1. Internal Alignment Comes First

A successful B2G rebrand begins long before it reaches the public eye – it starts within your organization. Too often, brands rush to unveil a new identity externally without ensuring the people who represent the brand every day understand it, believe in it, and can articulate it with confidence. This is especially important in the B2G space, where contracts are won and lost on credibility, consistency, and trust.

Your employees are your first—and often most influential—brand ambassadors. If your team can’t clearly express what the rebrand means and why it matters, neither will the program officers, contracting leads, or agency buyers they interact with. Aligning internally sets the tone for every customer interaction, proposal, and pitch that follows.

Here’s how to make sure your rebrand starts strong from the inside out:

  • Equip teams with messaging toolkits, elevator pitches, and FAQs so they can speak with clarity and consistency across functions. Whether they’re in sales, capture, customer service, or delivery, they should all be telling the same brand story.
  • Host internal town halls or team sessions to explain the rebrand’s purpose and preview rollout plans. These aren’t just informational—they’re opportunities to build buy-in and enthusiasm from within.
  • Position your workforce as your strongest brand ambassadors, especially when engaging with government customers who value institutional knowledge and continuity. The more confident your team is in the brand, the more credibility you’ll earn externally.

2. Rebrand Must Align To Outcome-Based Environment 

B2G brands can’t chase every shift in the wind when it comes to what government buyers are looking for. That said, the Department of the Government Executive (DOGE) and Administration priorities have ushered in a significant and tangible sea change that requires brands to adapt key messages and market positioning. 

Yes, digital transformation, cyber security, AI, and other capability areas still matter, but it has become less about “what you do” and more about “show me the impact of what you’ve done and what you can do.” This means messaging tied to outcomes, efficiencies, transparency, and provable innovation to demonstrate your brand recognizes the evolving priorities of the agencies you serve.

  • Messaging should be value-driven, not vanity-driven. Make your story about how you help agencies meet their missions—faster, smarter, and more efficiently.
  • Acknowledge recent reforms like DOGE’s emphasis on transparency, digitization, and responsible vendor engagement. Demonstrating awareness of these priorities positions your brand as forward-looking and informed.
  • Treat the rebrand as a proof point of alignment, not just aesthetics. Buyers want to see operational benefits and relevance, not just polished creative.

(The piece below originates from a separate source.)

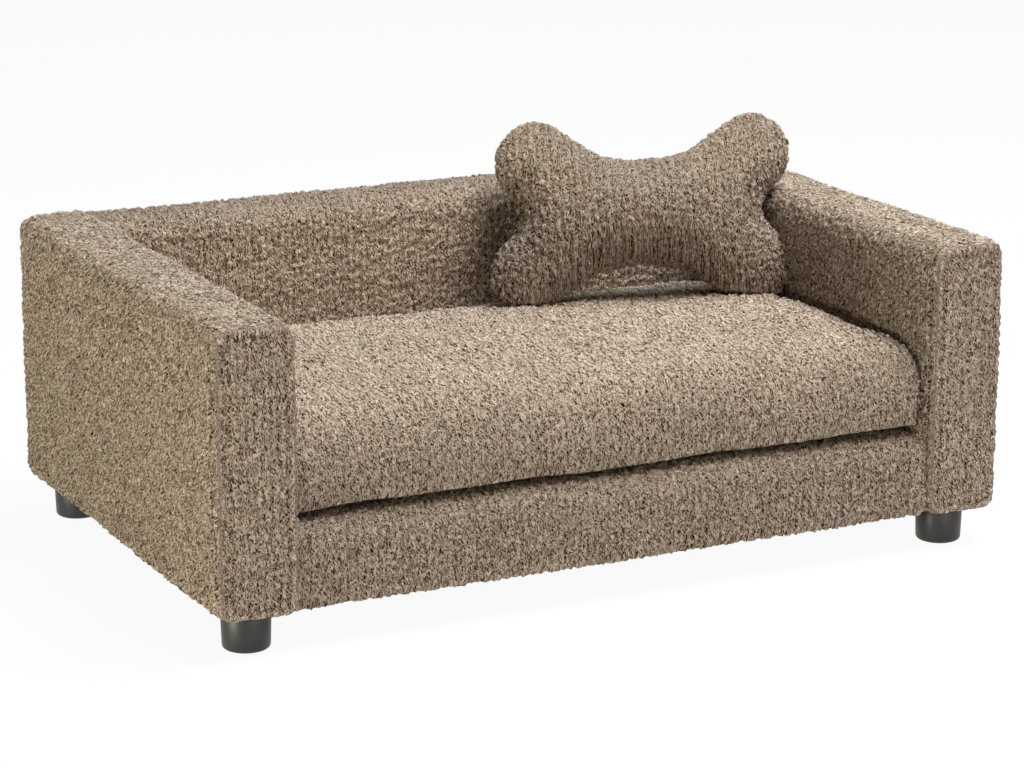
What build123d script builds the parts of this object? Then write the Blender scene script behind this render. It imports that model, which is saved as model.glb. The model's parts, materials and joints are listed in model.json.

3. Building Strategic Narrative Anchors

Maximizing a rebrand requires building a compelling, coherent brand story to support the new visual and messaging elements. For B2G companies, that story must be grounded in the missions that matter to your government customers. Strategic messaging is what transforms a brand from a vendor into a true partner.

This narrative should be more than marketing. It’s a positioning tool that connects your solutions to the public priorities of the agencies you serve—from modernizing infrastructure to protecting critical systems. Without this anchor, your rebrand may look good but feel hollow.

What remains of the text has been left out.